| PROBLEM TO WORK ON |
Please set down exactly the lines of the listing below from the line containing "right_front = rivet(RIGHT_HANDLE_ANGLE, -1)" through the line containing "imported = [obj", both lines included, leaving out all other lines.

----

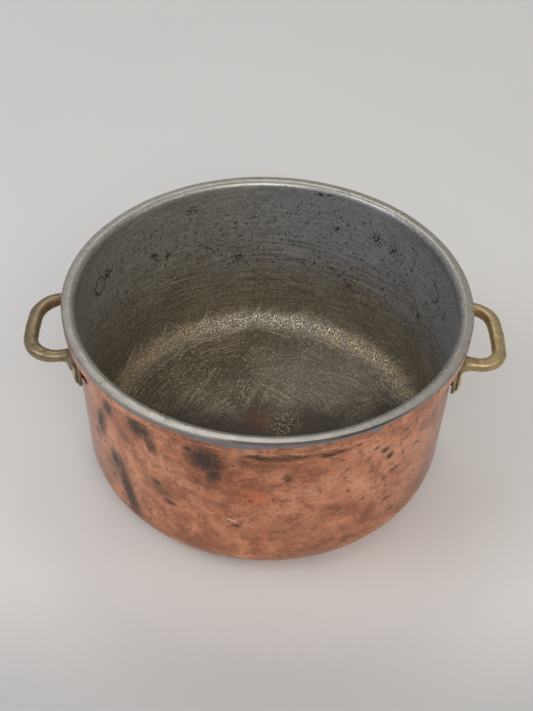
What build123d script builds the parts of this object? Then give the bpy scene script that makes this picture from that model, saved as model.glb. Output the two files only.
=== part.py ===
from build123d import *
import math
import os

# Two-handled copper saucepan: a tinned copper pan with a wired rim and two riveted brass loop handles.
# Millimetres. The origin is the centre of the base, where the pan stands. +Z runs up the pan's axis,
# and the right handle points along +X.

# Pan
PAN_HEIGHT = 122.8
RIM_RADIUS = 120.0
WALL_TOP_RADIUS = 114.4  # outside of the copper wall, carried up to the rim's height
WALL_BASE_RADIUS = 112.2  # outside of the copper wall, carried down to the base plane
CORNER_RADIUS = 21.0  # outside corner between wall and base
COPPER_THICKNESS = 1.8
TIN_THICKNESS = 0.3

# Rim: the sheet is turned outwards, down and back under an iron wire
RIM_DEPTH = 8.2
RIM_GAP = 0.25  # between the turned edge and the wall
RIM_OUTER_ROUND = 0.7
RIM_INNER_ROUND = 4.0
WIRE_CORNER_ROUND = 0.6
WIRE_BEND_ROUND = 2.2  # the wire's corner inside the sheet's outward bend
TIN_SKIRT = 4.0  # how far the tin runs down the rim's outer side

# Handles
HANDLE_HEIGHT = 93.4  # height of the loops and of the rivets
RIGHT_HANDLE_ANGLE = 0.0
LEFT_HANDLE_ANGLE = 182.6  # the left handle was set a little towards the front
RIGHT_REACH = 142.9  # from the pan's axis to the outside of the grip
LEFT_REACH = 144.9
BAR_WIDTH = 8.8  # bar section, measured in the plane of the loop
BAR_HEIGHT = 7.4
BAR_CORNER_ROUND = 3.5
FOOT_SPREAD = 23.6  # half the distance between the two arms at the wall
GRIP_SPREAD = 29.0  # half the distance between the loop's two corners
LOOP_CORNER_RADIUS = 15.5
GRIP_BOW = 1.4  # how far the middle of the grip stands out past its corners
GRIP_BOW_RADIUS = 150.0

# Handle feet: a flat round-ended lobe beside each arm, bedded on the wall and standing off it at the rivet
LOBE_ANGLE = 14.0  # between the handle's middle and the line where the lobe beds on the wall
LOBE_THICKNESS = 3.6
LOBE_BEDDING = 0.2  # how deep the wall's curve is let into the lobe's back
LOBE_RADIUS = 7.8
LOBE_LENGTH = 17.0  # from the rivet back to beyond the arm

# Rivets
RIVET_SPREAD_ANGLE = 20.2  # between the handle's middle and each rivet
SHANK_RADIUS = 3.2
HEAD_RADIUS = 5.6
HEAD_HEIGHT = 2.3
FLUSH_END_RADIUS = 5.8  # countersunk end, flush with the lining

INNER_CORNER_RADIUS = CORNER_RADIUS - COPPER_THICKNESS
TIN_CORNER_RADIUS = INNER_CORNER_RADIUS - TIN_THICKNESS
LINING_DEPTH = COPPER_THICKNESS + TIN_THICKNESS


def wall_radius(height):
    """Outside radius of the copper wall at a height."""
    return WALL_BASE_RADIUS + (WALL_TOP_RADIUS - WALL_BASE_RADIUS) * height / PAN_HEIGHT


def turned(points, radii):
    """Solid of revolution about the pan's axis from a closed outline of (radius, height) points."""
    outline = FilletPolyline(*points, radius=radii, close=True)
    return revolve(Plane.XZ * make_face(outline), Axis.Z)


def pan_form(inset, floor, corner, top):
    """Filled pan shape, set in from the outside of the wall, between a floor and a top height."""
    top_radius = wall_radius(top) - inset
    return turned(
        [(0, floor), (wall_radius(floor) - inset, floor), (top_radius, top), (0, top)],
        [0, corner, 0, 0],
    )


def flared_cutter(inset, floor, corner, mouth_round, face):
    """Hollow of the pan, whose mouth rounds outwards into the rim's top face."""
    brim = face + 2 * mouth_round
    mouth = wall_radius(face) - inset
    return turned(
        [
            (0, floor),
            (wall_radius(floor) - inset, floor),
            (mouth, face),
            (RIM_RADIUS + mouth_round, face),
            (RIM_RADIUS + mouth_round, brim),
            (0, brim),
        ],
        [0, corner, mouth_round, 0, 0, 0],
    )


def rim_band(outer, top, bottom, lower_round, upper_round):
    """Ring from the wall out to the rim's side."""
    return turned(
        [
            (wall_radius(bottom) - COPPER_THICKNESS, bottom),
            (outer, bottom),
            (outer, top),
            (wall_radius(top) - COPPER_THICKNESS, top),
        ],
        [0, lower_round, upper_round, 0],
    )


def wire_ring():
    """Iron wire, hammered square inside the turned rim."""
    top = PAN_HEIGHT - TIN_THICKNESS - COPPER_THICKNESS
    bottom = PAN_HEIGHT - RIM_DEPTH + COPPER_THICKNESS
    inner = wall_radius(PAN_HEIGHT)
    outer = RIM_RADIUS - TIN_THICKNESS - COPPER_THICKNESS
    return turned(
        [(inner, bottom), (outer, bottom), (outer, top), (inner, top)],
        [WIRE_CORNER_ROUND, WIRE_CORNER_ROUND, WIRE_CORNER_ROUND, WIRE_BEND_ROUND],
    )


def rim_slit():
    """Narrow gap left between the rim's turned-in edge and the wall."""
    bottom = PAN_HEIGHT - RIM_DEPTH
    top = bottom + COPPER_THICKNESS
    return turned(
        [
            (wall_radius(bottom), bottom - 1),
            (wall_radius(bottom) + RIM_GAP, bottom - 1),
            (wall_radius(top) + RIM_GAP, top + WIRE_CORNER_ROUND),
            (wall_radius(top), top + WIRE_CORNER_ROUND),
        ],
        [0, 0, 0, 0],
    )


def copper_shell(rivets):
    """Copper pan with its turned rim, cut for the rim's wire and the rivets."""
    shell = pan_form(0, 0, CORNER_RADIUS, PAN_HEIGHT - TIN_THICKNESS)
    shell += rim_band(
        RIM_RADIUS - TIN_THICKNESS,
        PAN_HEIGHT - TIN_THICKNESS,
        PAN_HEIGHT - RIM_DEPTH,
        RIM_OUTER_ROUND,
        RIM_OUTER_ROUND,
    )
    shell -= flared_cutter(
        COPPER_THICKNESS,
        COPPER_THICKNESS,
        INNER_CORNER_RADIUS,
        RIM_INNER_ROUND + TIN_THICKNESS,
        PAN_HEIGHT - TIN_THICKNESS,
    )
    shell -= wire_ring()
    shell -= rim_slit()
    for rivet_solid in rivets:
        shell -= rivet_solid
    return shell


def tin_skin(rivets):
    """Tin over the inside, the rim's top and the upper part of the rim's side."""
    side_bottom = PAN_HEIGHT - TIN_SKIRT
    skin = pan_form(COPPER_THICKNESS, COPPER_THICKNESS, INNER_CORNER_RADIUS, PAN_HEIGHT)
    skin += rim_band(RIM_RADIUS, PAN_HEIGHT, side_bottom, 0, RIM_OUTER_ROUND + TIN_THICKNESS)
    skin -= flared_cutter(LINING_DEPTH, LINING_DEPTH, TIN_CORNER_RADIUS, RIM_INNER_ROUND, PAN_HEIGHT)
    skin -= rim_under_tin(side_bottom)
    for rivet_solid in rivets:
        skin -= rivet_solid
    return skin


def rim_under_tin(side_bottom):
    """The part of the copper rim that the tin wraps round."""
    top = PAN_HEIGHT - TIN_THICKNESS
    outer = RIM_RADIUS - TIN_THICKNESS
    mouth = wall_radius(top) - COPPER_THICKNESS
    return turned(
        [
            (wall_radius(side_bottom - 1) - COPPER_THICKNESS, side_bottom - 1),
            (outer, side_bottom - 1),
            (outer, top),
            (mouth, top),
        ],
        [0, 0, RIM_OUTER_ROUND, RIM_INNER_ROUND + TIN_THICKNESS],
    )


def foot_plane(angle, side):
    """Plane tangent to the wall where a handle's lobe beds on it. X runs away from the handle's middle."""
    turn = math.radians(angle + side * LOBE_ANGLE)
    outward = Vector(math.cos(turn), math.sin(turn), 0)
    away = Vector(-math.sin(turn), math.cos(turn), 0) * side
    seat = outward * wall_radius(HANDLE_HEIGHT) + Vector(0, 0, HANDLE_HEIGHT)
    return Plane(origin=seat, x_dir=away, z_dir=outward)


def rivet_offset():
    """Distance along a lobe from where it beds on the wall to its rivet."""
    return wall_radius(HANDLE_HEIGHT) * math.sin(math.radians(RIVET_SPREAD_ANGLE - LOBE_ANGLE))


def peg(radius, start, end, tip_radius=None):
    """Round peg, or a cone, along Z from a start height to an end height."""
    alignment = (Align.CENTER, Align.CENTER, Align.MIN)
    if tip_radius is None:
        return Pos(0, 0, start) * Cylinder(radius, end - start, align=alignment)
    return Pos(0, 0, start) * Cone(radius, tip_radius, end - start, align=alignment)


def rivet(angle, side):
    """Brass rivet: domed outside head, shank, and an inner end hammered flush with the lining."""
    dome_radius = (HEAD_RADIUS**2 + HEAD_HEIGHT**2) / (2 * HEAD_HEIGHT)
    crown = LOBE_THICKNESS + HEAD_HEIGHT
    head = Pos(0, 0, crown - dome_radius) * Sphere(dome_radius)
    head &= peg(HEAD_RADIUS, LOBE_THICKNESS, crown + 1)
    fall = wall_radius(HANDLE_HEIGHT) * (1 - math.cos(math.radians(RIVET_SPREAD_ANGLE - LOBE_ANGLE)))
    sink_end = -fall - COPPER_THICKNESS
    shank = peg(SHANK_RADIUS, sink_end, LOBE_THICKNESS + HEAD_HEIGHT / 2)
    cone = peg(FLUSH_END_RADIUS, sink_end, sink_end + COPPER_THICKNESS, SHANK_RADIUS)
    flush_end = peg(FLUSH_END_RADIUS, sink_end - 2 * COPPER_THICKNESS, sink_end)
    solid = foot_plane(angle, side) * (Pos(rivet_offset(), 0, 0) * (head + shank + cone + flush_end))
    return solid - pan_form(LINING_DEPTH, LINING_DEPTH, TIN_CORNER_RADIUS, PAN_HEIGHT)


def loop(angle, reach):
    """The bar of one handle, a level loop with rounded corners and a slightly bowed grip."""
    middle = reach - BAR_WIDTH / 2
    corner = middle - GRIP_BOW
    start = wall_radius(HANDLE_HEIGHT) - 1
    route = FilletPolyline(
        (start, -FOOT_SPREAD),
        (corner, -GRIP_SPREAD),
        (middle, 0),
        (corner, GRIP_SPREAD),
        (start, FOOT_SPREAD),
        radius=[LOOP_CORNER_RADIUS, GRIP_BOW_RADIUS, LOOP_CORNER_RADIUS],
    )
    section_plane = Plane(origin=route @ 0, x_dir=(0, 0, 1), z_dir=route % 0)
    section = section_plane * RectangleRounded(BAR_HEIGHT, BAR_WIDTH, BAR_CORNER_ROUND)
    bar = sweep(section, path=route)
    return Rot(0, 0, angle) * Pos(0, 0, HANDLE_HEIGHT) * bar


def lobe(angle, side):
    """Foot lobe of a handle: a flat plate with round ends, from under the arm out round the rivet."""
    outer_end = Pos(rivet_offset(), 0) * Circle(LOBE_RADIUS)
    inner_end = Pos(rivet_offset() - LOBE_LENGTH, 0) * Circle(LOBE_RADIUS)
    web = Pos(rivet_offset() - LOBE_LENGTH / 2, 0) * Rectangle(LOBE_LENGTH, 2 * LOBE_RADIUS)
    outline = Pos(0, 0, -LOBE_BEDDING) * (outer_end + inner_end + web)
    return foot_plane(angle, side) * extrude(outline, LOBE_THICKNESS + LOBE_BEDDING)


def handle(angle, reach, rivets):
    """Cast brass handle: the loop and its two lobes in one piece."""
    casting = loop(angle, reach) + lobe(angle, -1) + lobe(angle, 1)
    casting -= pan_form(0, 0, CORNER_RADIUS, PAN_HEIGHT)
    for rivet_solid in rivets:
        casting -= rivet_solid
    return casting


right_front = rivet(RIGHT_HANDLE_ANGLE, -1)
right_rear = rivet(RIGHT_HANDLE_ANGLE, 1)
left_front = rivet(LEFT_HANDLE_ANGLE, 1)
left_rear = rivet(LEFT_HANDLE_ANGLE, -1)
all_rivets = [right_front, right_rear, left_front, left_rear]

parts = {
    "copper_body": copper_shell(all_rivets),
    "tin_lining": tin_skin(all_rivets),
    "rim_wire": wire_ring(),
    "handle_right": handle(RIGHT_HANDLE_ANGLE, RIGHT_REACH, [right_front, right_rear]),
    "handle_left": handle(LEFT_HANDLE_ANGLE, LEFT_REACH, [left_front, left_rear]),
    "rivet_right_front": right_front,
    "rivet_right_rear": right_rear,
    "rivet_left_front": left_front,
    "rivet_left_rear": left_rear,
}

os.makedirs("parts", exist_ok=True)
for name, part in parts.items():
    export_step(part, f"parts/{name}.step")
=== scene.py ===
import math

import bmesh
import bpy
import numpy as np
from mathutils import Matrix, Vector, noise


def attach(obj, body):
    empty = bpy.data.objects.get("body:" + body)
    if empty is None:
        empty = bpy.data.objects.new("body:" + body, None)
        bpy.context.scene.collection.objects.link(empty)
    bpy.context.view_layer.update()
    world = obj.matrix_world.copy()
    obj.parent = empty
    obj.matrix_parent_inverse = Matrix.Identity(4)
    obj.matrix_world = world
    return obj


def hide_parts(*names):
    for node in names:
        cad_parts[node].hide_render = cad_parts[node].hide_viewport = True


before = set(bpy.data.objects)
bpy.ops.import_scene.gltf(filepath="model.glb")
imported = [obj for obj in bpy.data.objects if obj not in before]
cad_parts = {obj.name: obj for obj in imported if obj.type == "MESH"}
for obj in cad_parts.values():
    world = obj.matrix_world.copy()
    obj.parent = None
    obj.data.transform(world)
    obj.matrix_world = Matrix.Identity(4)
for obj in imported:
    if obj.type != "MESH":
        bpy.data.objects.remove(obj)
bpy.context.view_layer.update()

# Looks of the two-handled copper saucepan. Lengths in the tables and helpers are millimetres, turned into
# metres where a mesh is made. Azimuth 0 is +X, the right handle, and -90 faces the camera.

MM = 0.001

# ---------------------------------------------------------------- sizes shared with the CAD part
PAN_HEIGHT = 122.8
RIM_RADIUS = 120.0
WALL_TOP_RADIUS = 114.4
WALL_BASE_RADIUS = 112.2
CORNER_RADIUS = 21.0
COPPER_THICKNESS = 1.8
LINING_DEPTH = 2.1
RIM_BOTTOM = 114.6
MOUTH_ROUND = 4.0
HANDLE_HEIGHT = 93.4
RIGHT_HANDLE_ANGLE = 0.0
LEFT_HANDLE_ANGLE = 182.6
RIGHT_REACH = 142.9
LEFT_REACH = 144.9
BAR_WIDTH = 8.8
BAR_HEIGHT = 7.4
FOOT_SPREAD = 23.6
GRIP_SPREAD = 29.0
LOOP_CORNER_RADIUS = 15.5
GRIP_BOW = 1.4
GRIP_BOW_RADIUS = 150.0
LOBE_ANGLE = 14.0
LOBE_THICKNESS = 3.6
LOBE_RADIUS = 7.8
LOBE_LENGTH = 17.0
RIVET_SPREAD_ANGLE = 20.2
HEAD_RADIUS = 5.6
HEAD_HEIGHT = 2.3
FLUSH_END_RADIUS = 5.8

# ---------------------------------------------------------------- sizes of the looks alone
LINING_RADIUS = 110.9  # tin wall, about half way up
HEAD_SEAT = 2.6  # height of a rivet's seat on its lobe, which is a wedge and thinnest there
ROUTE_SPACING = 0.9  # between rings along a handle's bar
RING_POINTS = 40  # round a handle's bar
HEAD_POINTS = 56  # round a rivet's head
FLUSH_POINTS = 48  # round a rivet's flush end
FLOOR_REACH = 4000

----

| EXERCISE OUTPUT |
right_front = rivet(RIGHT_HANDLE_ANGLE, -1)
right_rear = rivet(RIGHT_HANDLE_ANGLE, 1)
left_front = rivet(LEFT_HANDLE_ANGLE, 1)
left_rear = rivet(LEFT_HANDLE_ANGLE, -1)
all_rivets = [right_front, right_rear, left_front, left_rear]

parts = {
    "copper_body": copper_shell(all_rivets),
    "tin_lining": tin_skin(all_rivets),
    "rim_wire": wire_ring(),
    "handle_right": handle(RIGHT_HANDLE_ANGLE, RIGHT_REACH, [right_front, right_rear]),
    "handle_left": handle(LEFT_HANDLE_ANGLE, LEFT_REACH, [left_front, left_rear]),
    "rivet_right_front": right_front,
    "rivet_right_rear": right_rear,
    "rivet_left_front": left_front,
    "rivet_left_rear": left_rear,
}

os.makedirs("parts", exist_ok=True)
for name, part in parts.items():
    export_step(part, f"parts/{name}.step")
=== scene.py ===
import math

import bmesh
import bpy
import numpy as np
from mathutils import Matrix, Vector, noise


def attach(obj, body):
    empty = bpy.data.objects.get("body:" + body)
    if empty is None:
        empty = bpy.data.objects.new("body:" + body, None)
        bpy.context.scene.collection.objects.link(empty)
    bpy.context.view_layer.update()
    world = obj.matrix_world.copy()
    obj.parent = empty
    obj.matrix_parent_inverse = Matrix.Identity(4)
    obj.matrix_world = world
    return obj


def hide_parts(*names):
    for node in names:
        cad_parts[node].hide_render = cad_parts[node].hide_viewport = True


before = set(bpy.data.objects)
bpy.ops.import_scene.gltf(filepath="model.glb")
imported = [obj for obj in bpy.data.objects if obj not in before]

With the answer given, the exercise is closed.